Now, the law requires that anyone refusing to take part in the census must be visited again, so a few weeks later she reappeared. In the meantime, of course, she had interviewed hundreds of people, so she did not recognize me from our previous discussion. This time she saw the Friday morning me. I was surrounded by small children and elbow-deep in challah dough. Surmising my intellectual capacity with a cursory glance at the scene, she pointed at the paper she held and speaking slowly and clearly in beginner's Hebrew said, "This--is--a--census. A--census--is--when--we--count--people. We--want--to--count--ALL--the- people. Sign--this." To her, being a mother and housewife excluded any possibility of my being an intelligent human being.

Apparently that census taker defines a woman only by her career and not by her contributions to her family. I must admit that her condescending attitude took me aback. Has feminsim really created this monster? Are women who chose to stay home and raise their families all seen as having no intelligence?

What a sad commentary on a movement designed to raise the status of a woman - if she can only be judged by her career. Judaism is not about what we do, but who we are. It isn’t about how we make our money that matters – as long as it is done honestly. It is about the content of our character. To have created a mindset where a homemaker is seen as a person of low intelligence is evidence of a serious failure in the movement. Lest anyone say that this is an aberration of recent vintage, I am reminded of a statement by Hillary Clinton made in March of 1992 when her husband was running for President:

I suppose I could have stayed home and baked cookies and had teas, but what I decided to do was to fulfill my profession which I entered before my husband was in public life.

Is it any wonder that so many women today value themselves only by what they do career-wise, instead of who they are?

So I definitely think Rebbetzin Heller makes a good point. But her point is only half the story. If one were to read only what she says here, one might conclude that feminism has compelety failed the modern woman. And that would be completely false. The truth is quite the opposite.

Feminism has contributed mightily to the benefit of all of us, including and perhaps especially Charedi society of whom I believe Rebbitzin Heller is a part. They are the ones who have shifted the work paradigm from men to women. Men are no longer encouraged to work for a living. They are encouraged to learn full time for as long as possible and to not even think about preparing for a career at all during that time. It is feminism that has enabled them to do that.

Feminism has raised the value of the working - career oriented woman to the point where she can now earn wages close to her male counterpart. Although disparity still exists and men still mostly get paid more than women for the same work, feminism has enabled Charedi women to support their families - and their husbands in Kollel. Were we to go back to the ‘June Cleaver’ era, how could the Kollel family possibly survive? That many Kollel men have wives with good jobs that pay a decent salary is what enables them to do what they do.
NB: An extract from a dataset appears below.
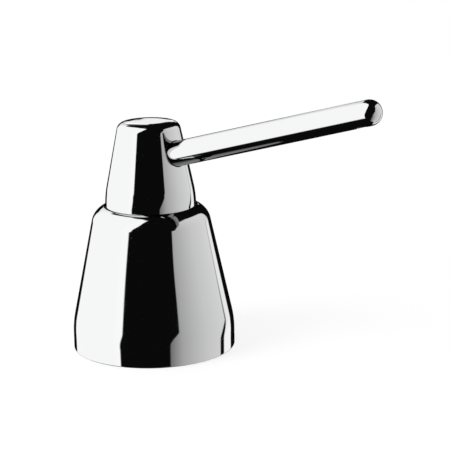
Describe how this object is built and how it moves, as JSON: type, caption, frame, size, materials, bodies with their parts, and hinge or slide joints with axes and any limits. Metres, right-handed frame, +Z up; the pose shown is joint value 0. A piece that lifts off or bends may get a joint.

This phenomenon of better paying jobs for women in the workplace has not gone unnoticed by Charedi educators. In both America and Israel it is the Charedi woman who is educated towards a career - not the Charedi man.

I recently attended a banquet of a Beis Yaakov where one of their finest Mechanchim extolled their excellent secular curriculum which he said was necessary so that women can better compete in the workplace! Would any of this have been possible without the feminist reality? Hardly.

Rebbetzin Heller in her zeal to paint feminism in a negative light has conveniently ignored the very real contributions it has made to her very own Charedi world.

One has to recognize the truth and not only that part of it that fits with your worldview. In that sense she should have been Makir Tov and recognized the value added to the Charedi world by the very movement she now criticizes for ‘masculism’. While her criticism is legitimate, it falls way short of the complete story.

For me feminism is a double edged sword. It is truly a wonderful phenomeneon that has given women the respect they deserve as human beings and has rightfully sought equal pay for equal work. That we are not quite yet there is an outrage that ought to be corrected immediately! But at the same time I also believe that in the social sphere it has gone where it does not belong Jewishly. And it has - at least in some cases - created the kind of monster described above. Rebbetzin Heller is right about that.

Judaism does see women as equal in the eyes of God, but separate from men in how they serve Him. Roles are important in Judaism. Feminsim that seeks total equality of the sexes for the most part rejects that idea of differing roles for men and women.

The Tanna R’ Meir when asked why he hung out with the ‘Tanna turned heretic’ Elisha Ben Avuyah, he answered: Tocho Ochel V’Klipaso Zorek. We ought to recognize the contributions of feminism and reject that part of it that contradicts our values.